Consider a large physical space like a concert hall or cathedral. The physical acoustics of such spaces are so complex that they can never be accurately described because thermal waves make them time-varying. Simulated spaces are only approximations because there are no computers that can process sonic signals in three dimensions at the required temporal and spatial bandwidths of the human auditory system. Creating spatial illusions is possible but such illusions are often not consistent among individuals and sound sources. Moreover, illusions take advantage of evolutionary artifacts of our brain substrates, but there is no formal method for discovering such artifacts. For example, in-head localization of a sound source when listening with stereophonic headphones is such an example of an artifact. The perceptual difference between the decay of a guitar string and the reverberation of a concert hall is also a similar artifact. Artificial reverberation is actually an aural illusion of a space.
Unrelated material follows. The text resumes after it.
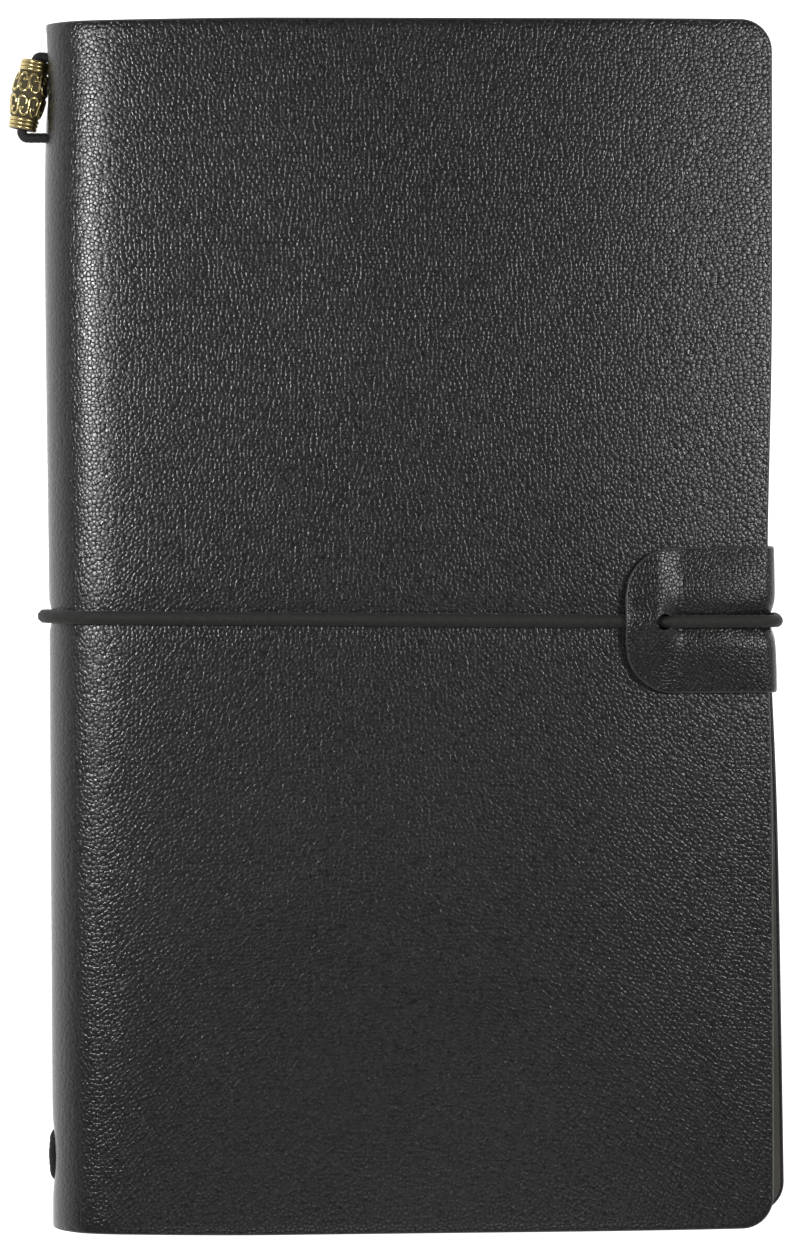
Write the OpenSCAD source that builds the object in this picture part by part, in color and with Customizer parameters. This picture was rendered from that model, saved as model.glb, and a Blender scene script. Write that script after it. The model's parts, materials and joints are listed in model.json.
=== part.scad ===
// Refillable pocket notebook: a wrap-round leather cover with a half-round spine, three stapled
// booklets held by elastic strands in their centre folds, a leather pull tab on an elastic loop
// that keeps it shut, and a brass bead on the binding elastic outside the spine.
// The notebook lies on its back cover. +X points to the fore-edge, +Y to the head, +Z up.
// The origin is under the middle of the whole object, on the plane of the back cover's outer face.

/* [Cover] */
// Height of the cover, head to tail
cover_h = 203; // [170:1:220]
// Width of the closed cover, from the spine's outside to the front fore-edge
cover_w = 121.4; // [100:0.1:140]
// Thickness of the closed notebook over both covers
closed_t = 18; // [18:0.5:22]
// Thickness of the outer leather
leather_t = 1.8; // [1.7:0.1:2]
// Thickness of the lining
lining_t = 0.4; // [0.3:0.1:0.5]
// Radius of the cover's corners at the fore-edge
corner_r = 5; // [3:0.5:9]
// How far the back cover stands out past the front one, halfway up
back_reach = 2.5; // [0:0.1:3]
// How much further it stands out at the tail, and less at the head
back_skew = 1.5; // [0:0.1:2]

/* [Booklets] */
// Height of a booklet
book_h = 195; // [160:1:205]
// Width of a booklet
book_w = 108; // [90:1:110]
// Thickness of a booklet
book_t = 3.9; // [3.6:0.1:4]
// Thickness of a booklet's card cover
card_t = 0.3; // [0.2:0.05:0.4]
// How much deeper the middle booklet sits in the round of the spine
book_offset = 3; // [1:0.5:4]
// Radius of a booklet's corners
book_corner_r = 4; // [1:0.5:6]

/* [Closure] */
// Diameter of the closure elastic
cord_d = 2.4; // [2:0.1:2.6]
// Height along the spine at which the closure sits
closure_y = 1.1; // [-5:0.1:5]
// Width of the pull tab
tab_w = 24.2; // [20:0.2:30]
// Length of the tab on the front cover, from its round end to the fore-edge
tab_l = 24.9; // [20:0.2:30]
// Thickness of the tab's leather
tab_t = 1; // [0.8:0.1:1.2]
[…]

Modern neurophysiology research has clearly demonstrated that our brain retains its plasticity forever. We are how we live. A music conductor has better localization ability than the average individual. Those with weak vision can form an image of a space by listening. Spectral artifacts of a signal processing algorithm may initially be inaudible but become very loud as a user spends more time listening. Musical enthusiasts who attend classical music in real concert halls may become very sensitive to the aural influence of seat selection, while those that listen by headphones to modern music may enjoy the fact that the simulated space are artistic contradictions that could never be built.

Speaker Biography: Barry Blesser received his S.B., S.M. and Ph. D. degrees in electrical engineering from M.I.T. in 1964, 1965, and 1969 respectively, specializing in communications. Following graduation, he spend 9 years as an Associate Professor of Electrical Engineering and Computer Science at M.I.T. where he was active in research on cognitive perception and signal processing. Since that time, Dr. Blesser has persue a consulting career in a variety of professional disciplines, including medical, character recognition, control systems, digital audio, and technology managment.
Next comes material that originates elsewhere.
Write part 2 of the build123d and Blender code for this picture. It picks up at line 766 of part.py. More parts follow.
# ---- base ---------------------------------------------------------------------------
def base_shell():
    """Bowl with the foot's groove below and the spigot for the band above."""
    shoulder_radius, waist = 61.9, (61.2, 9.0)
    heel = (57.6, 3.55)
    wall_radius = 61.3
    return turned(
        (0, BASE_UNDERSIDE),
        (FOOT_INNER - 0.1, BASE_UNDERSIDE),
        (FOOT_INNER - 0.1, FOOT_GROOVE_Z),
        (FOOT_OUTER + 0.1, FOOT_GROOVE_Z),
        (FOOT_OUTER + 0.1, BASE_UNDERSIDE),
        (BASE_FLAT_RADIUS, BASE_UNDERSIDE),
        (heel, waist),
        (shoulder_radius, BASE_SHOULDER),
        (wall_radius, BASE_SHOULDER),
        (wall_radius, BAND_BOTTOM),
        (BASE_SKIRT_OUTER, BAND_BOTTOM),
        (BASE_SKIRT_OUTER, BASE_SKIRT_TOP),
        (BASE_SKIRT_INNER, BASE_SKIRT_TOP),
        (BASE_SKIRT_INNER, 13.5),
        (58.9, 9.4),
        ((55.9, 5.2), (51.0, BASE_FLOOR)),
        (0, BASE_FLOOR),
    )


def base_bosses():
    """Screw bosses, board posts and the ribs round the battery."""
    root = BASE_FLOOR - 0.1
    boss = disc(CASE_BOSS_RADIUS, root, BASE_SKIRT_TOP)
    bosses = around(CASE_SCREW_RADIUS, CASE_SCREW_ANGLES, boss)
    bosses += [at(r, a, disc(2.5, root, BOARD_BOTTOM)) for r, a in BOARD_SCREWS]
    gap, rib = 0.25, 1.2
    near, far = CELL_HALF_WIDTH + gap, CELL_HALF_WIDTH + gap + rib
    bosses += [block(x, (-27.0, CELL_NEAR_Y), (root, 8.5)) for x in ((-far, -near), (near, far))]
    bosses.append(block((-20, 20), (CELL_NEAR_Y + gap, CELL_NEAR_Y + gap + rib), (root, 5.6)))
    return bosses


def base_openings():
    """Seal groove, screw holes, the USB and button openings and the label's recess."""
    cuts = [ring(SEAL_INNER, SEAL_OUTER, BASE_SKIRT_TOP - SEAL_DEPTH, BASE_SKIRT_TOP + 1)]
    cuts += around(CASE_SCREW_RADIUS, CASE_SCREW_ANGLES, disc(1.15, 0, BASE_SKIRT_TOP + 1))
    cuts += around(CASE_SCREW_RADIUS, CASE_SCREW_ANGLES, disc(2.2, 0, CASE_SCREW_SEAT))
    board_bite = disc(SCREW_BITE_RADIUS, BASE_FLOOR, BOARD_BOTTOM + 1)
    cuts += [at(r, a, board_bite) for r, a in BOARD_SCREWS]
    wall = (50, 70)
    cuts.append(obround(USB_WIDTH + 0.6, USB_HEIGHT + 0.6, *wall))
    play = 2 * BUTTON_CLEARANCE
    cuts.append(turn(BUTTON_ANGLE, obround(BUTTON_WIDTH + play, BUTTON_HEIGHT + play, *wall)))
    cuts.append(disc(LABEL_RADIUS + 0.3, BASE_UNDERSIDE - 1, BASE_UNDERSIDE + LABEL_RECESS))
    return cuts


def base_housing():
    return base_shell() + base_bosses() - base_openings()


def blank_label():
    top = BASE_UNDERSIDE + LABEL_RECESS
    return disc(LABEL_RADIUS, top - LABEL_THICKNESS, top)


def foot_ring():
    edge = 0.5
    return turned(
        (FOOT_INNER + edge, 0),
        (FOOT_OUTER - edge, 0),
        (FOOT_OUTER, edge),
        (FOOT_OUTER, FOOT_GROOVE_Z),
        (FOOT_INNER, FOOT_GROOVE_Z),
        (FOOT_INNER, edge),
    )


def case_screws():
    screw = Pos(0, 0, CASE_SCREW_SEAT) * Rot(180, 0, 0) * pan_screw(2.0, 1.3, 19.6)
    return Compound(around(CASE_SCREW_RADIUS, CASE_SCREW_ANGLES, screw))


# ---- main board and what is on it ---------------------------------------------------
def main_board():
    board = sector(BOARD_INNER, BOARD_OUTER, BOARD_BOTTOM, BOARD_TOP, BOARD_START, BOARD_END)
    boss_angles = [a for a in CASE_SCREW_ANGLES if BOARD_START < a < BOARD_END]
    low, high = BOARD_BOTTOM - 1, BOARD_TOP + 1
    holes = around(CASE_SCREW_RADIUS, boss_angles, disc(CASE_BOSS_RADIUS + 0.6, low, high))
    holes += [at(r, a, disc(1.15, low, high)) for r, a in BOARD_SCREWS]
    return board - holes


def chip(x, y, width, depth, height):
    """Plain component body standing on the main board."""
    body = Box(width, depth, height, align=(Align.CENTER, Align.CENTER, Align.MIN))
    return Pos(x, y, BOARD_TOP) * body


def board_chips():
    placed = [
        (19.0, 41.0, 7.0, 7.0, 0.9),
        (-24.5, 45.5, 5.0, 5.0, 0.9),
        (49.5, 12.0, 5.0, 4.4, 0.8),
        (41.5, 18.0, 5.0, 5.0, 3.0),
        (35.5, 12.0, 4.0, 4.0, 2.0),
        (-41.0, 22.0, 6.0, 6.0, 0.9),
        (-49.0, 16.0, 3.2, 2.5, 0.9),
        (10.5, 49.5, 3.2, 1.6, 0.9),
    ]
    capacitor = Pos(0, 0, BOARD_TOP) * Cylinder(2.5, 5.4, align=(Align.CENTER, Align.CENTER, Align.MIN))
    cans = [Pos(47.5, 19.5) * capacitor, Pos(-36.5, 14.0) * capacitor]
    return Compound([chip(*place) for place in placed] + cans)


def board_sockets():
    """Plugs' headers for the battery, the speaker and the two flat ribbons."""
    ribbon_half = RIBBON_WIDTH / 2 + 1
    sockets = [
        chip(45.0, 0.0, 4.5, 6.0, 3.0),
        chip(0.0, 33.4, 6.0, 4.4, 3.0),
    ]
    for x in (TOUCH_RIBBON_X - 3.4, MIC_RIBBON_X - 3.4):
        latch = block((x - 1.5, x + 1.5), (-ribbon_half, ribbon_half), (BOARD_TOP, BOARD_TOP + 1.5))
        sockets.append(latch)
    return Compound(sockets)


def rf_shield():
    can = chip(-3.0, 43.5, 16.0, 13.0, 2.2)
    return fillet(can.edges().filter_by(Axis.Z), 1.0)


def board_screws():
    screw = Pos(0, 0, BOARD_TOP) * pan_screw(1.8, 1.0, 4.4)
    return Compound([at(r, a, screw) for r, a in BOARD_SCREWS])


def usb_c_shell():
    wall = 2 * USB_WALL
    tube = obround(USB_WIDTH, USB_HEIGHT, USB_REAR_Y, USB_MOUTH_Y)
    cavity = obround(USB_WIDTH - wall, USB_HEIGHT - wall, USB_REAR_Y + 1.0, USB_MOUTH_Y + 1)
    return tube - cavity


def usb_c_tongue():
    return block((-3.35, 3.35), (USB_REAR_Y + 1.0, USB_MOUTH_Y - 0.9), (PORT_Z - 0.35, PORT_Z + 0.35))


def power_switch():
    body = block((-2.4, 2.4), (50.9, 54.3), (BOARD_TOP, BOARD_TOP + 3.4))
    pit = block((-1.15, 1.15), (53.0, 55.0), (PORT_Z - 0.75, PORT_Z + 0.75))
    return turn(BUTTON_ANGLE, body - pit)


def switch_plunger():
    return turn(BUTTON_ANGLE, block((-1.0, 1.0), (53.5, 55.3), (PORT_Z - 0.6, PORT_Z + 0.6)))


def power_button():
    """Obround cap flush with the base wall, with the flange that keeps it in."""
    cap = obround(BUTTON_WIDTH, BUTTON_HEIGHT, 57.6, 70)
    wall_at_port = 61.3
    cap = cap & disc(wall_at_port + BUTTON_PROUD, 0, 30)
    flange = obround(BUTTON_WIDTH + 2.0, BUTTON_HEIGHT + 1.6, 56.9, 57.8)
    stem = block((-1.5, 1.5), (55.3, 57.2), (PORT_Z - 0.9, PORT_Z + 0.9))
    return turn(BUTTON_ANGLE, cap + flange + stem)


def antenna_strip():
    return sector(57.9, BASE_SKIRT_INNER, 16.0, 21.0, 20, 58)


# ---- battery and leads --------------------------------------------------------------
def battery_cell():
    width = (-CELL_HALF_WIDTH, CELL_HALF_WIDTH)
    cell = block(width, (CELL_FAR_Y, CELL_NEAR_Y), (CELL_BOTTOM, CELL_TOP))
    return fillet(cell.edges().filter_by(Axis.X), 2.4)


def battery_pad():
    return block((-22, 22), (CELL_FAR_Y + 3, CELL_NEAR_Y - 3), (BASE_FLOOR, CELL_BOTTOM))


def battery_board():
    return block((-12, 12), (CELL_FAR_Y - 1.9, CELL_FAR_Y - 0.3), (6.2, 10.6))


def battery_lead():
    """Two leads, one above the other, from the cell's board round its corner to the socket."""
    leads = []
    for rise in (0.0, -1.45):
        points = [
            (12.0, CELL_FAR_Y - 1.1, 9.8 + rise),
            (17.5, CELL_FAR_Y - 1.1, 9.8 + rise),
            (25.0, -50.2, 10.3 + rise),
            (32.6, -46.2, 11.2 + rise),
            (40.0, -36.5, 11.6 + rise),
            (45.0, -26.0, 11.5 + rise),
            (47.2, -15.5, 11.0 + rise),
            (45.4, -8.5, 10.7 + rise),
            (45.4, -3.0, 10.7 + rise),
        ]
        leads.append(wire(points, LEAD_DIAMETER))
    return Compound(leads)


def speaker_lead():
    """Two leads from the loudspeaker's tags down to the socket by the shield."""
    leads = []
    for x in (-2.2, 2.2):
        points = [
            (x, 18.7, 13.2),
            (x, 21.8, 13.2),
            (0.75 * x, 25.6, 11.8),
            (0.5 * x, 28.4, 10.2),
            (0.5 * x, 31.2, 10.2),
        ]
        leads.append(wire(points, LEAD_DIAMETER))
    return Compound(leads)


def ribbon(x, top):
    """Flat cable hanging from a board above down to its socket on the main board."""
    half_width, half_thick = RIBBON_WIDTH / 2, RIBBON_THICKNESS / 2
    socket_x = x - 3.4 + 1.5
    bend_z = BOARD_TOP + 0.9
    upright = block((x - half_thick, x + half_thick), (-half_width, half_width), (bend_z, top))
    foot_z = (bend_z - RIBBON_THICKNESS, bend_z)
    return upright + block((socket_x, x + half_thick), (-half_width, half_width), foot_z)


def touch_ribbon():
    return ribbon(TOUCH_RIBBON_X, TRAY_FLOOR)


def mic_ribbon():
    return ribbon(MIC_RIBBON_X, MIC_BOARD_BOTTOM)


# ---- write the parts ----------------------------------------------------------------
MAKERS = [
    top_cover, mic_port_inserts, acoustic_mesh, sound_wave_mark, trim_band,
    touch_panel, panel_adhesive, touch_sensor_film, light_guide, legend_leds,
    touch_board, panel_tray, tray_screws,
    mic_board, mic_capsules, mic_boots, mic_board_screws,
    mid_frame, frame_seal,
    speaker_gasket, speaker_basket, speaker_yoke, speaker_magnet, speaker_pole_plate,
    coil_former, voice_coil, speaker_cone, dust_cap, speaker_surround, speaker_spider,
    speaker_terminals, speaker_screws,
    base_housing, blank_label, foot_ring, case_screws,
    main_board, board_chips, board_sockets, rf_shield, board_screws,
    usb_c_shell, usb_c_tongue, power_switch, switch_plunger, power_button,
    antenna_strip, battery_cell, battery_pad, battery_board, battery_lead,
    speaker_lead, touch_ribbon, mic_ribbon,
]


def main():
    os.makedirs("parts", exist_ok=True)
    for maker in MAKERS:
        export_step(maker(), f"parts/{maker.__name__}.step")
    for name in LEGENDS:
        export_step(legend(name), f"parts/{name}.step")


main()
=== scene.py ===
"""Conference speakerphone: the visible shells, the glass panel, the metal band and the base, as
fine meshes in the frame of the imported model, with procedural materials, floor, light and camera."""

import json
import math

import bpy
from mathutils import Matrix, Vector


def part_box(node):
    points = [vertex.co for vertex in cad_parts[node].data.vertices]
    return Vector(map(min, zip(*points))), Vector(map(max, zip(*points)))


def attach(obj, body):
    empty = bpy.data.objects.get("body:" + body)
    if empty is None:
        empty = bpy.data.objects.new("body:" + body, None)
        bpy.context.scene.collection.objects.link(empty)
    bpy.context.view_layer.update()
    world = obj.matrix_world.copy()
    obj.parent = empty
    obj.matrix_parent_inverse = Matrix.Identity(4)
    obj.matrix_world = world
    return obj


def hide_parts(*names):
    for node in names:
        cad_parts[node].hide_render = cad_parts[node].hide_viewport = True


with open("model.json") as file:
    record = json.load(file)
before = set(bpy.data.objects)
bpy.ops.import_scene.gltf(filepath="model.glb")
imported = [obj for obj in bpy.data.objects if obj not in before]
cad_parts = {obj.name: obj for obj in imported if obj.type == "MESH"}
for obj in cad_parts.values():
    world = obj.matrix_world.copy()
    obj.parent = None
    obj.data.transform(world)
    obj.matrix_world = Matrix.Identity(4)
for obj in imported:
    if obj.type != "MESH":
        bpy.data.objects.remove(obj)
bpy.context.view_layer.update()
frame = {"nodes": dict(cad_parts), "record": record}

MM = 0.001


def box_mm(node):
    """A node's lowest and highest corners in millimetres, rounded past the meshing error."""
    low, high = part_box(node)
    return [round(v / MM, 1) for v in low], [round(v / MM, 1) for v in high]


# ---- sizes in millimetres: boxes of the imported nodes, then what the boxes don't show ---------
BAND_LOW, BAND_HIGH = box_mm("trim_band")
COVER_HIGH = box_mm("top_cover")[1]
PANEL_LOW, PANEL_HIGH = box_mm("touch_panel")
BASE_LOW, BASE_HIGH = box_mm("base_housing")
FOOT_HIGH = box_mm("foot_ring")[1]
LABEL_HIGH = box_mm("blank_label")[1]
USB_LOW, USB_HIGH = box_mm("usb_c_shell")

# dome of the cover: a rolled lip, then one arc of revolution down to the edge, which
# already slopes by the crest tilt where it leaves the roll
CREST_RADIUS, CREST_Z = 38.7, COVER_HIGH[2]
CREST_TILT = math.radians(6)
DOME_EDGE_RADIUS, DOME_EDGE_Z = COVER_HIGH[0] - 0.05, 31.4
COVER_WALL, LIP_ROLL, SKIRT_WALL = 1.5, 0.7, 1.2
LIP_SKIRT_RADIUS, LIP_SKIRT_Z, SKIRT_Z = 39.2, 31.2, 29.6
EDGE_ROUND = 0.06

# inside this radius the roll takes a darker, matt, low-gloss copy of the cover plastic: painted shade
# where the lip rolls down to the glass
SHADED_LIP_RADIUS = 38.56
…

Dr. Blesser was one of the pioneers in the digital audio revolution. He was the inventor of the first commercial digital audio reverberation system, the EMT-250; he helped start Lexicon, and he has published numerous papers on many aspects of digital audio. He was the system architect of Orbans Audicy digital audio workstation. In 1980, Dr. Blesser was president of the AES and has been elected member of the board of Governers several time. For the last 25 years he has served as a reviewer on the editorial board of the Journal of the AES, and is currently Consulting Technical Editor for the journal. He was the receipient of the AES Silver, Bronze, and Governors medals and received the award for best published paper several times. He is a Fellow of the AES.

Recently, Dr. Blesser has expanded his professional activities to include technology management and risk engineering. He has held the position of Director of Engineering and Chief Technology Officier in several major audio companies. He was a founder of Pencept, a company that had specialized in recognizing hand print characters. Dr. Blesser has several patents on artificial reverberation. He help found a new start up company, 25-Seven, Inc, specializing in temporal processing of audio signals for the broacast industry.

In 2007, MIT Press published his book, Spaces Speak, Are You Listening? Experiencing Aural Architecture, which considers the auditory experiecne of space from a wide range of perspectives. The Associates of College and Research Libraries award it the Outstanding Academic Title for 2007.